The Unanalyzed “Positive Transference” and the Need for Reanalysis

Herbert S. Strean, D.S.W.

In one of his last writings, “Analysis Terminable & Interminable,” Freud6 enumerated some of the conditions for termination of psychoanalysis: the patient has to have lost all symptoms, inhibitions, and anxieties; repressions have to be undone, and the blank spots caused by infantile amnesia have to be filled out; the childhood history has to be reconstructed and, most important, as a means to these ends, the transference has to be resolved.
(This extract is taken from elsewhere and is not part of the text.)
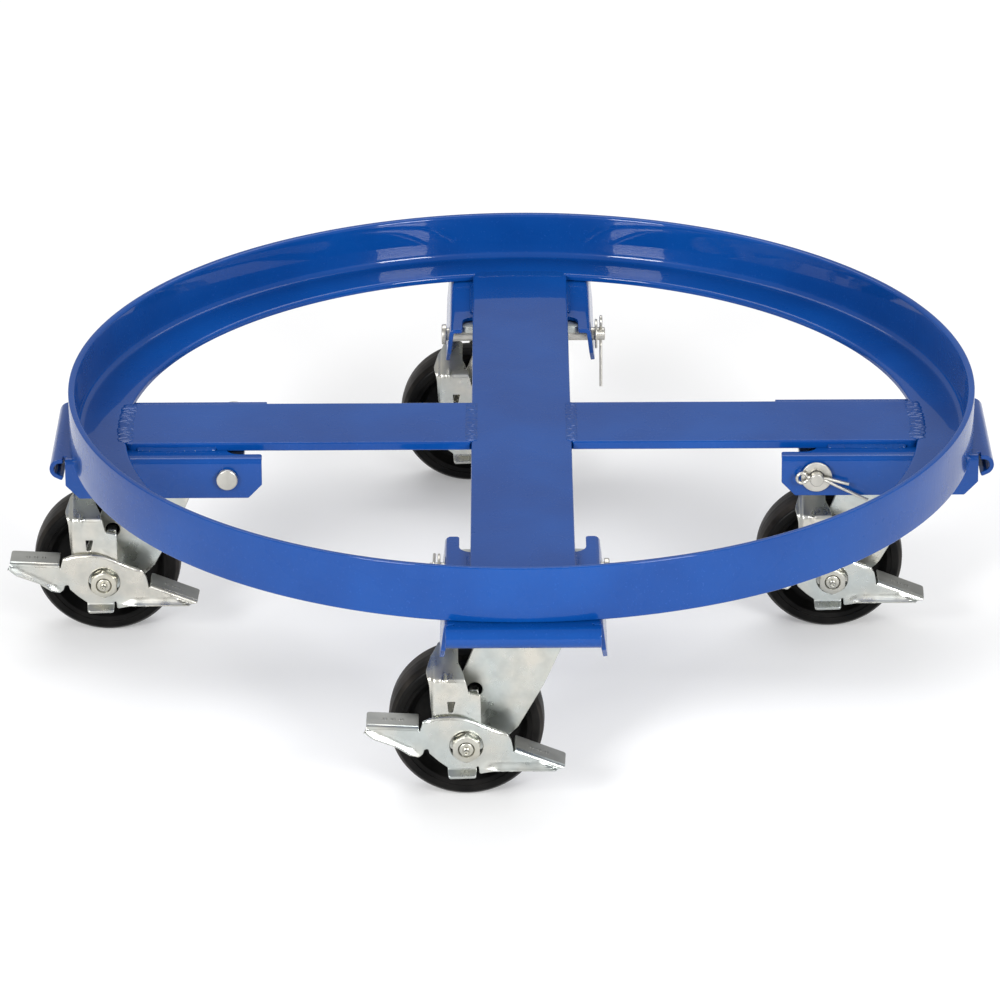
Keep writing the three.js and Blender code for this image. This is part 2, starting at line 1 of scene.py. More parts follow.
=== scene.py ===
# %% [markdown]
# # A drum dolly
#
# A drum dolly is a low steel ring on four casters. A drum stands on the flat cross inside
# the ring, and a person rolls it about. This lesson starts from a measured model whose
# pieces have the right size and the right joints, and makes every piece look like what it
# is: rolled angle steel under glossy enamel, pressed parts plated with zinc, turned pins,
# bent wire and moulded wheels.

# %% Load the measured model
import math

import bmesh
import bpy
from mathutils import Matrix, Vector, noise
from mathutils.geometry import tessellate_polygon


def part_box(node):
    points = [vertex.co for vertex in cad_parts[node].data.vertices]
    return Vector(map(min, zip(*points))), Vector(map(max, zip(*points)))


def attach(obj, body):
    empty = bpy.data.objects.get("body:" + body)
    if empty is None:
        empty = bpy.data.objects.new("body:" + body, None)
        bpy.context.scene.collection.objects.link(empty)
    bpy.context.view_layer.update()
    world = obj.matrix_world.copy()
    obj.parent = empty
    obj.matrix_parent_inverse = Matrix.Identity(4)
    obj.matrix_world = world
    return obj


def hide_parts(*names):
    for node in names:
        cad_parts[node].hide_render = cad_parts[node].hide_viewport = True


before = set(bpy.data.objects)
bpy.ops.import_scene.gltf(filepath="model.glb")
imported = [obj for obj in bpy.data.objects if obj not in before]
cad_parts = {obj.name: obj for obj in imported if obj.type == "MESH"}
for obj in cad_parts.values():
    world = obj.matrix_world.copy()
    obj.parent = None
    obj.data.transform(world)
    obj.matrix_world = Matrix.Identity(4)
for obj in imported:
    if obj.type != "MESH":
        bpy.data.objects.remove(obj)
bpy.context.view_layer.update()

# %% [markdown]
# ## Sizes
#
# Every size is in millimetres, as a maker would write it, and turns into metres only when
# a mesh is made. What can be measured on the model is measured there, so a piece can't
# drift away from its place.

# %% Sizes read from the model and stock sizes
MM = 0.001


def span(node):
    low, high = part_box(node)
    return low / MM, high / MM


ring_low, ring_high = span("ring")
RING_RADIUS = ring_high.x
RING_TOP = ring_high.z
STEEL = -ring_low.z
ANGLE_LEG = ring_high.z - ring_low.z
FLANGE_RADIUS = RING_RADIUS - ANGLE_LEG
ARM_WIDTH = span("long_arm")[1].x * 2
SHEET = 3.0
bracket_low, bracket_high = span("right_bracket")
BRACKET_INNER = bracket_low.x
BRACKET_TOP = bracket_high.z
BRACKET_DEPTH = bracket_high.z - bracket_low.z
plate_low, plate_high = span("right_caster_plate")
PLATE_TOP = plate_high.z
CASTER_RADIUS = (plate_low.x + plate_high.x) / 2
wheel_low, wheel_high = span("right_wheel")
WHEEL_RADIUS = (wheel_high.z - wheel_low.z) / 2
AXLE_HEIGHT = (wheel_high.z + wheel_low.z) / 2
LEAD = CASTER_RADIUS - (wheel_high.x + wheel_low.x) / 2
pin_low, pin_high = span("right_clevis_pin")
PIN_OUT = (pin_low.x + pin_high.x) / 2
PIN_HEIGHT = (pin_low.z + pin_high.z) / 2
FLOOR = wheel_low.z
print("ring radius", round(RING_RADIUS, 1), "steel", round(STEEL, 2), "lead", round(LEAD, 1))
print("axle height", round(AXLE_HEIGHT, 1), "pin height", round(PIN_HEIGHT, 1))

# %% [markdown]
# ## Writing a finish as arithmetic
#
# A finish is a small network of nodes. Wiring it by hand hides what it means, so one class
# wraps a socket and lets Python's own signs add the Math nodes: `1 - mask * 0.5` adds two
# nodes in one readable line. Every other node comes from the `node` method, which sets the
# node's own choices first and its sockets after.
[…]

Freud, in explicating the conditions for termination, was rather pessimistic about the possibility of helping analytic patients achieve sustained happiness. He enumerated a number of elements that frustrate therapeutic efforts such as the intensity of instincts, ego weakness, the stickiness of the libido, and an unwillingness to give up once cathected objects. He also called attention to the human being's propensity to feel that the “grass is always greener on the other side” in that many men analysands cling to the fantasy for a long time that a woman's life might be better, and many women patients find it difficult to renounce their wish for a penis. Indeed, Freud was so pessimistic about the outcome of analysis that one of his statements about the results of analysis is not too frequently quoted by contemporary analysts, namely, that the aim of analysis is to substitute neurotic suffering with common misery. He even went so far as to aver that psychoanalysis does no more for the neurotic than the normal person accomplishes alone.6

Despite Freud's pessimism, he emphasized that the conditions for failure of analysis should be studied more thoroughly.